I'll recommend the wiki article on suppressors which is surprisingly good and mostly free of bs. I'll "silence" myself right now because this derail is probably really annoying and my knowledge isn't current at all.

*nothing firearms related is maintenance free. Not unless you want something bad to happen...

posted by longbaugh at 1:33 PM on May 4, 2011


Also - since I'm at work at the moment the filters on our internets block all info about gats so if anyone wants to tell the poster about first round pop out of a suppressed firearm you'll probably be able to find some appropriate links for it too :)
posted by longbaugh at 1:35 PM on May 4, 2011


Finally (since I'm now back at work) - the Welrod referenced above came in Mark 1 and Mark 2 models in 9x19mm Parabellum (rare) and .32 ACP (more common) and featured a concave end to the suppressor so that it could be placed flush to the target and on firing the gasses would not be able to escape, further quietening the weapon. As a manual repeater there would be no mechanical noise outside of the pin hitting the primer.

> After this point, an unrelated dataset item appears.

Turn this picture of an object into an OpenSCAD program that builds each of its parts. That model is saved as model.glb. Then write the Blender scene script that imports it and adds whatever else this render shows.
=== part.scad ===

I couldn't comment as to whether this was actually effective or not but the folks at Welwyn labs (Station IX) making the device did very well with everything else they made. I have read that one SOE agent used the weapon in a crowded cinema with the weapon flush to the targets head and this didn't disturb the other cinemagoers although the ambient sound would no doubt be quite signficant and offset the noise.

The Welrod in 9mm was issued to SOG units in Vietnam and was apparently still in the SAS inventory in 1982 during the Falklands conflict. The wiki article linked above also has a sound file of the Welrod being fired.